[START Material]

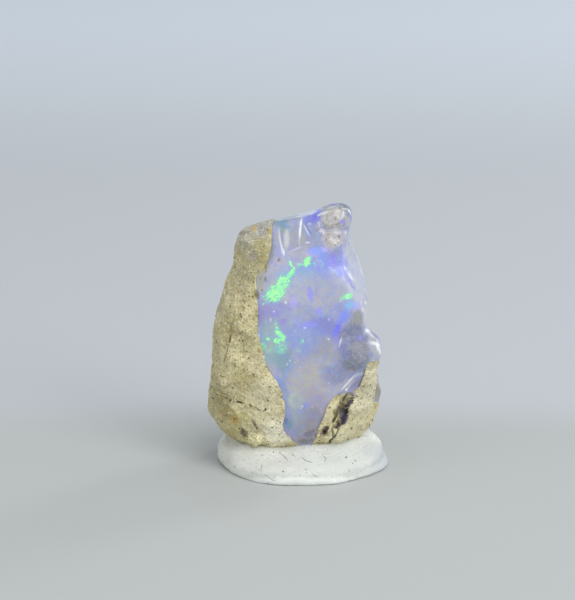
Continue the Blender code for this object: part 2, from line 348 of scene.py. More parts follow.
def rounded(points, plan_power, upright_power):
    """Points of a cube drawn in to a rounded block."""
    x, y, z = np.abs(points).T
    plan = (x**plan_power + y**plan_power) ** (1 / plan_power)
    return points / ((plan**upright_power + z**upright_power) ** (1 / upright_power))[:, None]


def lumps(points, layers):
    """Height of layered noise at each point. A layer is (size, height)."""
    total = np.zeros(len(points))
    for size, height in layers:
        moved = points / size + np.array(NOISE_AT)
        total += height * np.array([noise.noise(Vector(point)) for point in moved])
    return total


def hill(x, z, bump):
    """Height of a round bump on the front face, seen from the front."""
    centre_x, centre_z, half_width, half_height, height = bump
    return height * np.exp(-(((x - centre_x) / half_width) ** 2) - ((z - centre_z) / half_height) ** 2)


def front_relief(x, z):
    """How far the front face moves towards the viewer at (x, z)."""
    out = sum(hill(x, z, bump) for bump in (KNOB, TOP_LUMP, LOWER_LUMP, SCOOP))
    beside = np.maximum(x - smooth_between(CREASE, z), 0.0)
    low, high = CREASE_SPAN
    begun = ease(low - CREASE_FADE, low, z)
    out = out - CREASE_TURN * beside * begun * (1 - ease(high - CREASE_FADE, high, z))
    lower = 1 - ease(TURN_HEIGHT - TURN_FADE, TURN_HEIGHT, z)
    return out - TURN_RATE * np.maximum(x - TURN_START, 0.0) ** 2 * lower


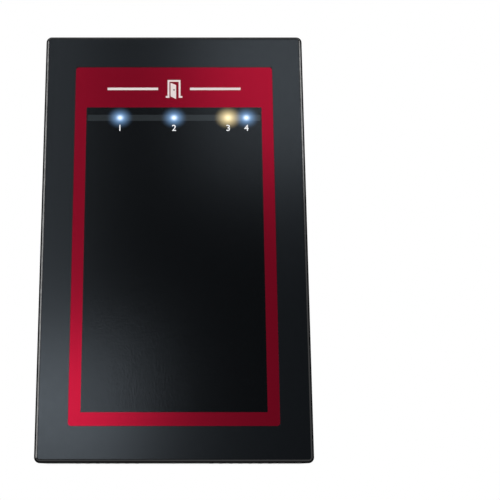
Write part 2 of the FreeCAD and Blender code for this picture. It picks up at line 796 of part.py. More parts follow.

[END Material]

▶ _Task details_: Return every record above exactly as it appears.

▶ _Result of the task_:
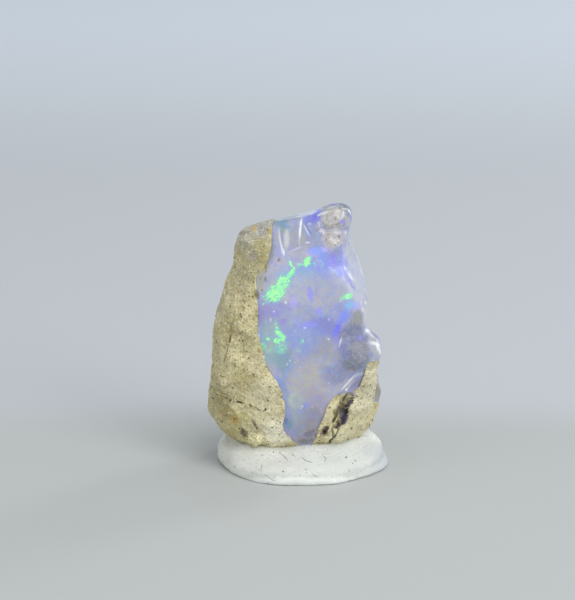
Continue the Blender code for this object: part 2, from line 348 of scene.py. More parts follow.
def rounded(points, plan_power, upright_power):
    """Points of a cube drawn in to a rounded block."""
    x, y, z = np.abs(points).T
    plan = (x**plan_power + y**plan_power) ** (1 / plan_power)
    return points / ((plan**upright_power + z**upright_power) ** (1 / upright_power))[:, None]


def lumps(points, layers):
    """Height of layered noise at each point. A layer is (size, height)."""
    total = np.zeros(len(points))
    for size, height in layers:
        moved = points / size + np.array(NOISE_AT)
        total += height * np.array([noise.noise(Vector(point)) for point in moved])
    return total


def hill(x, z, bump):
    """Height of a round bump on the front face, seen from the front."""
    centre_x, centre_z, half_width, half_height, height = bump
    return height * np.exp(-(((x - centre_x) / half_width) ** 2) - ((z - centre_z) / half_height) ** 2)


def front_relief(x, z):
    """How far the front face moves towards the viewer at (x, z)."""
    out = sum(hill(x, z, bump) for bump in (KNOB, TOP_LUMP, LOWER_LUMP, SCOOP))
    beside = np.maximum(x - smooth_between(CREASE, z), 0.0)
    low, high = CREASE_SPAN
    begun = ease(low - CREASE_FADE, low, z)
    out = out - CREASE_TURN * beside * begun * (1 - ease(high - CREASE_FADE, high, z))
    lower = 1 - ease(TURN_HEIGHT - TURN_FADE, TURN_HEIGHT, z)
    return out - TURN_RATE * np.maximum(x - TURN_START, 0.0) ** 2 * lower


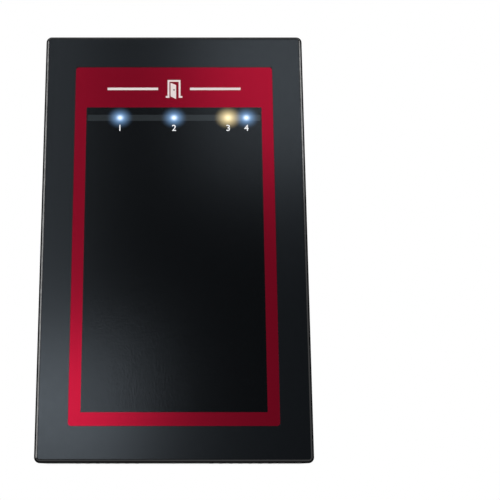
Write part 2 of the FreeCAD and Blender code for this picture. It picks up at line 796 of part.py. More parts follow.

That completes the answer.